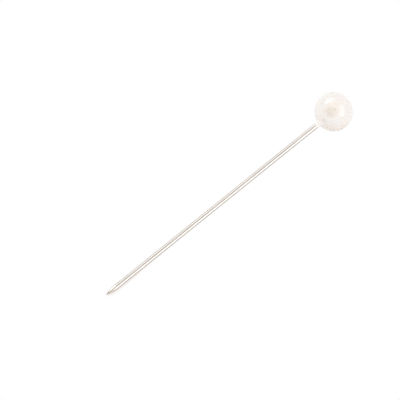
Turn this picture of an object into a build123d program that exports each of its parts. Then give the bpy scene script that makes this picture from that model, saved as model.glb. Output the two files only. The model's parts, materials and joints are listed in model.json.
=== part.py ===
"""Pearl-headed hat pin: a steel wire pin glued into an imitation pearl.

The pin lies at rest on a flat surface, which is z = 0. Its head is towards +X and its point
towards -X. It touches the surface under the head's centre and under the start of the ground
point, so the shaft falls from the head at a few degrees and the tip stays just off the surface.

Every piece is a body of revolution about the pin's own axis. Its half profile is drawn in
half_plane, whose local x is the distance from the head's centre towards the point, and whose
local y is the distance from the axis.
"""

import os
from math import acos, atan2, cos, degrees, hypot, radians, sin, sqrt, tan

from build123d import *

# Driving dimensions, in millimetres.
overall_length = 65.0
head_diameter = 8.0
shaft_diameter = 1.05
point_length = 2.7  # ground length, from the full wire to the tip
tip_radius = 0.12
coat_thickness = 0.14  # pearl lacquer over the bead
neck_length = 0.9  # lacquer along the wire, from the head's surface to its edge
neck_fillet = 0.5
neck_thickness = 0.05  # lacquer on the wire, where the neck's fillet ends
lip_thickness = 0.03  # the same at its rounded edge
tang_end_diameter = 0.92  # the wire tapers to this in the bead, where it is swaged
tang_end_chamfer = 0.12
bore_diameter = 1.24
bore_depth = 6.0
bore_end_gap = 0.30  # room left for glue behind the wire
bore_end_angle = 118.0  # included angle of the bore's conical end, in degrees
bore_mouth_chamfer = 0.15
glue_fillet = 0.40
grip_groove_count = 3
grip_groove_pitch = 1.2
grip_groove_depth = 0.11

# Sizes that follow from them.
head_radius = head_diameter / 2
shaft_radius = shaft_diameter / 2
bore_radius = bore_diameter / 2
tang_end_radius = tang_end_diameter / 2
core_radius = head_radius - coat_thickness
tip_distance = overall_length - head_radius
point_start = tip_distance - point_length
neck_end = head_radius + neck_length
bore_floor = core_radius - bore_depth
bore_end = bore_floor - bore_radius / tan(radians(bore_end_angle / 2))
tang_end = bore_floor + bore_end_gap

# The ground point is an arc that leaves the wire tangentially and ends in a small round tip.
tip_centre_distance = tip_distance - tip_radius
point_run = tip_centre_distance - point_start
point_arc_radius = (point_run**2 + shaft_radius**2 - tip_radius**2) / (2 * (shaft_radius - tip_radius))
tip_share = tip_radius / (point_arc_radius - tip_radius)
tip_meeting = (
    tip_centre_distance + point_run * tip_share,
    (point_arc_radius - shaft_radius) * tip_share,
)

# The surface touches the head and the ground arc, which gives the axis its slope.
arc_centre_height = point_arc_radius - shaft_radius
arc_centre_reach = hypot(arc_centre_height, point_start)
slope = acos((point_arc_radius - head_radius) / arc_centre_reach) - atan2(point_start, arc_centre_height)
lowest_x = -(tip_centre_distance * cos(slope) + tip_radius)
head_centre_x = -(lowest_x + head_radius) / 2

towards_point = Vector(-cos(slope), 0, -sin(slope))
head_centre = Vector(head_centre_x, 0, head_radius)
half_plane = Plane(origin=head_centre, x_dir=towards_point, z_dir=(0, 1, 0))
pin_axis = Axis(head_centre, towards_point)


def fillet_points(ball_radius, rod_radius, radius):
    """Where a fillet between a ball and a rod along the axis meets the ball, and the rod."""
    centre_height = rod_radius + radius
    centre_distance = sqrt((ball_radius + radius) ** 2 - centre_height**2)
    share = ball_radius / (ball_radius + radius)
    on_ball = (centre_distance * share, centre_height * share)
    on_rod = (centre_distance, rod_radius)
    return on_ball, on_rod


def reach_of_ball(ball_radius, distance_from_axis):
    """How far along the axis a ball's surface is at that distance from the axis."""
    return sqrt(ball_radius**2 - distance_from_axis**2)


def tang_radius(distance):
    """The wire's radius on its tapered end, at that distance from the head's centre."""
    share = (distance - tang_end) / (neck_end - tang_end)
    return tang_end_radius + share * (shaft_radius - tang_end_radius)


# Wire: a grooved, tapered tang that the bead holds, the full gauge, and the ground point.
groove_middle = (tang_end + core_radius) / 2
groove_side = grip_groove_depth * sqrt(2)
with BuildPart() as pin_shaft:
    with BuildSketch(half_plane):
        with BuildLine():
            Polyline(
                (tip_distance, 0),
                (tang_end, 0),
                (tang_end, tang_end_radius - tang_end_chamfer),
                (tang_end + tang_end_chamfer, tang_radius(tang_end + tang_end_chamfer)),
                (neck_end, shaft_radius),
                (point_start, shaft_radius),
            )
            point_arc = TangentArc((point_start, shaft_radius), tip_meeting, tangent=(1, 0))
            TangentArc(tip_meeting, (tip_distance, 0), tangent=point_arc % 1)
        make_face()
    revolve(axis=pin_axis)
    with BuildSketch(half_plane):
        for number in range(grip_groove_count):
            groove_at = groove_middle + (number - (grip_groove_count - 1) / 2) * grip_groove_pitch
            with Locations((groove_at, tang_radius(groove_at))):
                Rectangle(groove_side, groove_side, rotation=45)
    revolve(axis=pin_axis, mode=Mode.SUBTRACT)

# Moulded bead with a blind bore, open towards the point.
chamfer_edge = bore_radius + bore_mouth_chamfer
chamfer_on_ball = (reach_of_ball(core_radius, chamfer_edge), chamfer_edge)
with BuildPart() as bead_core:
    with BuildSketch(half_plane):
        with BuildLine():
            Polyline(
                (-core_radius, 0),
                (bore_end, 0),
                (bore_floor, bore_radius),
                (chamfer_on_ball[0] - bore_mouth_chamfer, bore_radius),
                chamfer_on_ball,
            )
            ThreePointArc(chamfer_on_ball, (0, core_radius), (-core_radius, 0))
        make_face()
    revolve(axis=pin_axis)

# Glue that fills the bore round the wire and stands as a small fillet at its mouth.
glue_on_ball, glue_on_wire = fillet_points(core_radius, tang_radius(core_radius), glue_fillet)
with BuildPart() as glue_fill:
    with BuildSketch(half_plane):
        with BuildLine():
            Polyline(
                (glue_on_wire[0], 0),
                (bore_end, 0),
                (bore_floor, bore_radius),
                (bore_floor, glue_on_ball[1]),
                glue_on_ball,
            )
            TangentArc(glue_on_wire, glue_on_ball, tangent=(-1, 0))
            Line(glue_on_wire, (glue_on_wire[0], 0))
        make_face()
    revolve(axis=pin_axis)
    add(bead_core.part, mode=Mode.SUBTRACT)
    add(pin_shaft.part, mode=Mode.SUBTRACT)

# Pearl lacquer: a skin over the whole bead that runs down a neck on to the wire.
neck_on_ball, neck_on_wire = fillet_points(head_radius, shaft_radius + neck_thickness, neck_fillet)
lip_start = (neck_end - lip_thickness, shaft_radius + lip_thickness)
with BuildPart() as pearl_coating:
    with BuildSketch(half_plane):
        with BuildLine():
            ThreePointArc((-head_radius, 0), (0, head_radius), neck_on_ball)
            TangentArc(neck_on_wire, neck_on_ball, tangent=(-1, 0))
            Line(neck_on_wire, lip_start)
            TangentArc(lip_start, (neck_end, shaft_radius), tangent=(1, 0))
            Polyline((neck_end, shaft_radius), (neck_end, 0), (-head_radius, 0))
        make_face()
    revolve(axis=pin_axis)
    add(bead_core.part, mode=Mode.SUBTRACT)
    add(glue_fill.part, mode=Mode.SUBTRACT)
    add(pin_shaft.part, mode=Mode.SUBTRACT)

os.makedirs("parts", exist_ok=True)
pin_shaft.part.label = "pin_shaft"
bead_core.part.label = "bead_core"
glue_fill.part.label = "glue_fill"
pearl_coating.part.label = "pearl_coating"
for piece in (pin_shaft, bead_core, glue_fill, pearl_coating):
    export_step(piece.part, f"parts/{piece.part.label}.step")
    print(piece.part.label, "volume in mm3", round(piece.part.volume, 4))

wire_run = point_start - neck_end
wire_middle = head_centre + towards_point * (neck_end + wire_run / 2)
print("full wire outside the head: middle", wire_middle, "length", wire_run)
print("towards the point", towards_point, "slope in degrees", degrees(slope))
print("head centre", head_centre)
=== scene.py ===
"""The looks of a pearl-headed hat pin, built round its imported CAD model.

The pin lies on a white floor, head to +X and point to -X, lit by two softboxes and a pale tent.
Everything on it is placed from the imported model: the head's centre, the pin's axis, and where the
lacquered neck ends and the ground point begins. Lengths are in metres.

Two visible pieces replace their CAD nodes. The wire gets a slightly worn, ground point. The pearl
gets the uneven, hand-dipped shape of a lacquered bead. The bead and the glue inside keep their CAD
shape and get materials.
"""

import json
import math

import bpy
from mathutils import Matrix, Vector, noise

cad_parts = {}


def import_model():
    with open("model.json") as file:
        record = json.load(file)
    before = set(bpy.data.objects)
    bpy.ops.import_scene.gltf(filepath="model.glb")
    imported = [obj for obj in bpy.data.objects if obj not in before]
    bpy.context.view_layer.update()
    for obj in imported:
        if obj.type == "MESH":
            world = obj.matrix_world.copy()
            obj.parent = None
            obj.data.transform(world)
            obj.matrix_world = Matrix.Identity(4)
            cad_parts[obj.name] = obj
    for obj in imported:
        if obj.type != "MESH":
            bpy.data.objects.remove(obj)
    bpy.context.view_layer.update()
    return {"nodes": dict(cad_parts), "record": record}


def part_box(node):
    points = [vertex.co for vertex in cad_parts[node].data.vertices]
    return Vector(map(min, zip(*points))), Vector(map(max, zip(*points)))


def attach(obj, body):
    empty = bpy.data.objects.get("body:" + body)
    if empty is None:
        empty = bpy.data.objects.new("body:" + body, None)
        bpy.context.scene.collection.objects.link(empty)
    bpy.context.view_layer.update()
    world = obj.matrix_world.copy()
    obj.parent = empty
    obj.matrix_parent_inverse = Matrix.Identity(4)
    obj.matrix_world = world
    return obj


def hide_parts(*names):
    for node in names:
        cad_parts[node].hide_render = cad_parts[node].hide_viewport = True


MM = 0.001
WHITE = (1.0, 1.0, 1.0)

# Wire.
WIRE_SEGMENTS = 96
WIRE_RING_STEP = 0.5 * MM
POINT_RINGS = 48
TIP_RINGS = 6
TIP_RADIUS = 0.12 * MM
TIP_WEAR = 0.002 * MM  # how much shorter the worn tip is than the CAD one
TANG_END_RADIUS = 0.46 * MM
TANG_END_FACE = 0.75  # of that radius, inside the chamfer
TANG_END_CHAMFER = 0.12 * MM  # along the pin
WIRE_OVALNESS = 0.004  # share of the radius
POINT_FLATS = 5
POINT_FLAT_DEPTH = 0.02  # share of the local radius
POINT_FLAT_PHASE = 0.4  # radians
POINT_FLAT_FADE = 1.2 * MM  # along the point, until the flats have their full depth
DRAWN_LINE_STRETCH = (0.04, 9.0, 9.0)  # noise cells per millimetre, along and across the pin
NICKEL_PATCH_STRETCH = (0.35, 1.2, 1.2)
NICKEL_ROUGHNESS = (0.09, 0.16)
LACQUER_SMEAR = 0.9  # how far a thin film of lacquer runs past the neck, in millimetres
LACQUER_FILM = (1.12, 1.15, 1.19)  # its tint at the neck
LACQUER_FILM_ROUGHNESS = 0.32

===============

Quote exactly the stretch of lines above that starts at the first one and ends at the line with "from build123d import *", and nothing beyond it.

* RESPONSE FOR THIS EXERCISE *
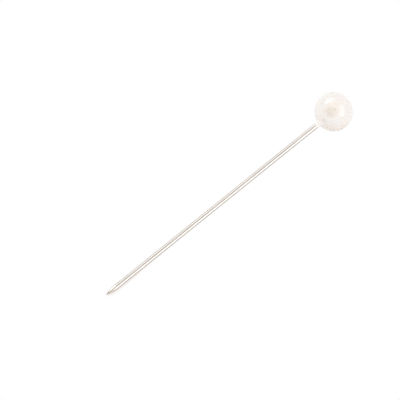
Turn this picture of an object into a build123d program that exports each of its parts. Then give the bpy scene script that makes this picture from that model, saved as model.glb. Output the two files only. The model's parts, materials and joints are listed in model.json.
=== part.py ===
"""Pearl-headed hat pin: a steel wire pin glued into an imitation pearl.

The pin lies at rest on a flat surface, which is z = 0. Its head is towards +X and its point
towards -X. It touches the surface under the head's centre and under the start of the ground
point, so the shaft falls from the head at a few degrees and the tip stays just off the surface.

Every piece is a body of revolution about the pin's own axis. Its half profile is drawn in
half_plane, whose local x is the distance from the head's centre towards the point, and whose
local y is the distance from the axis.
"""

import os
from math import acos, atan2, cos, degrees, hypot, radians, sin, sqrt, tan

from build123d import *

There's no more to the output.